Hacker News new | ask | show | jobs
by ChuckMcM 3261 days ago
As someone who once oversaw the operation of a web crawler I can tell you its pretty simple, if it is "Okay" then the robots.txt file will tell you its allowed. If you look at the LinkedIn robots.txt (https://linkedin.com/robots.txt) you will see it is carefully groomed to allow various search engines look through specific sections of their web site, the rest are disallowed.

Pretty much all of the case law comes down as there is a perfectly valid copyright on the 'collection' of a web site regardless of ownership of particular pieces, and the robots.txt is a well known and well understood mechanism for informing 'authorization'

There is a "value" to LinkedIn to letting Google and other search engines crawl them, you get to see pages in your search results pointed at LinkedIn, so LinkedIn lets them crawl their pages.

At the end of the day this is exactly a question of value. Microsoft knows that the collection of information in LinkedIn is valuable for a number of uses, if you want to pay them some of that value to get access to it, fine, if not then don't use it.

Here is one possible outcome; Microsoft will tell them what it will cost to use their info, HiQ will probably not be able to meet it because they've built their existing pricing structure around "free" access, and then as they are going down the drain Microsoft will buy their assets and technology and LinkedIn will get this new service you can buy from them to help you find and retain people.

1 comments

From what I've been told, if the data is factual, such as current employment information, then it doesn't fall under copyright.

Interpretation of that factual data would fall under copyright though.

Kind of, kind of not. It is true that the language of Copyright law calls out 'facts' as something that is not being protected by copyright, how you get the facts has a large bearing on whether or not you can reproduce them.

There is a lot of case law around this stuff as you might imagine. I certainly haven't followed all of it but my interest in information economics has lead me to read fairly extensively about it. And I'm not a lawyer, and especially not a Copyright lawyer so it is entirely possible that everything I have come to know is pure bollocks, consider yourself so warned :-).

Generally in reading about these things there are 'facts' and 'how you got access to them' that come out. There are lots of cases where the "collection" of facts has been upheld to be protected. So for example the "Machinists Handbook" is a collection of facts about machining and the handbook is protected by copyright, even though the specific dimensions of various thread pitches are just 'facts'. Perhaps more interesting has been cases involving national sports leagues against companies and fans who do things like "live tweet" a sports event. They have argued successfully that by buying a ticket to the event you have agreed to the terms of that admission which expressly prohibits you from reproducing those facts in any form. So while it may be a "fact" the Buster Posey just struck out, if you learned of that fact by sitting in AT&T park at a game you can't legally "tweet" it without violating your agreement with Major League Baseball that you agreed to when you bought the ticket.
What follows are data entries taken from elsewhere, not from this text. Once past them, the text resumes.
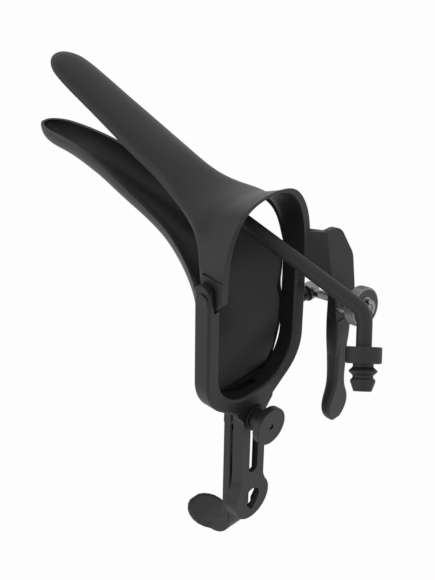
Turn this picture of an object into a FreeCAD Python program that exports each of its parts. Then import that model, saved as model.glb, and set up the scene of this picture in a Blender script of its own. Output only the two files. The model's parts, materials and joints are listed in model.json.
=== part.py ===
# Bivalve speculum with a sliding yoke, a hinged upper blade, a thumb lever held by a screw and
# knurled nut, and a smoke tube under the upper blade. Millimetres. X runs across the blades,
# +Y towards their tips and +Z up. The origin is the middle of the blade hinge's axis.
import FreeCAD, Part
import math, os
from FreeCAD import Vector

# Running gaps
turn_gap = 0.05
slide_gap = 0.15
side_gap = 0.25
seat_gap = 0.05

# Yoke: a U-shaped frame whose stem is a channel for the handle bar and ends in a ring
yoke_half_inner = 21.7
yoke_arm = 6.3
yoke_front = -3.5
yoke_depth = 8.0
yoke_floor = -55.3
yoke_corner = 18.0
yoke_knee = -49.5
yoke_knee_radius = 20.0
yoke_base = -70.4
yoke_base_radius = 16.7
yoke_edge = 1.2
arm_top = 6.2
stem_half = 6.6
stem_web = 2.2
stem_depth = 5.8
stem_top = -61.0
ring_height = -111.8
ring_radius = 10.2
ring_wall = 2.0
slot_half = 2.6
slot_travel = 26.0
eye_radius = 4.3
eye_rise = 0.7
eye_length = 5.3
eye_point = 1.3

# Blade hinge: the upper blade's ears sit in half-laps in the yoke's arms
lap_cheek = 2.7
lap_depth = 5.85
ear_radius = 5.6
hinge_pin_radius = 1.6
hinge_head_radius = 2.8
hinge_head = 0.6

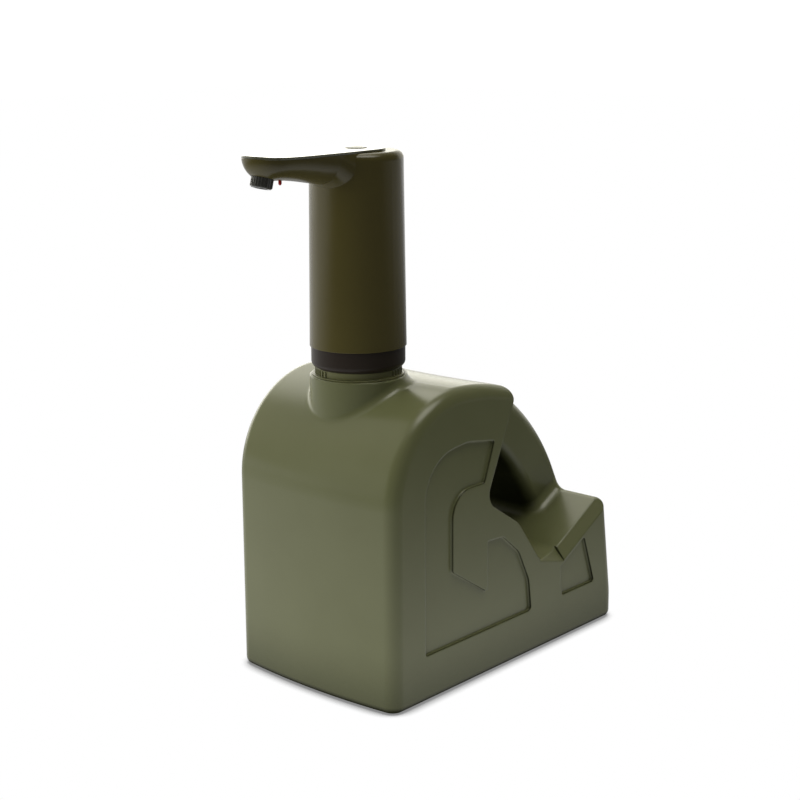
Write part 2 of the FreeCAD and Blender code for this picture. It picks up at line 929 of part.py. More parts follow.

It has similarly been held (look at a lot of CraigsList vs a bunch of people) that automating access to a web site through scraping is an access that you have to be explicitly allowed. That allowance comes in the terms of service of the web site and is expressed by the robots.txt file (and the available terms of service contracts on the site).

What it boils down to is that the collection of facts in a web site ARE protected by Copyright. Further, in exchange for granting you access to the information, the Copyright owner CAN put restrictions on how you may further use the facts you discover there. If you wish to use the information in a way the Copyright owner objects too, you must get the 'facts' through some other source and not the Copyright owner's collection.

And yes, getting it out of Google's cache of the pages does not count. See the Craiglist vs 3Taps (https://en.wikipedia.org/wiki/Craigslist_Inc._v._3Taps_Inc.) dispute to get a feel for how the court views things. The simplest interpretation I can make from those events was that Google's caching pages counts as fair use (it makes results faster) but people taking the page from Google's cache is either a CFAA or Copyright violation and thus disallowed.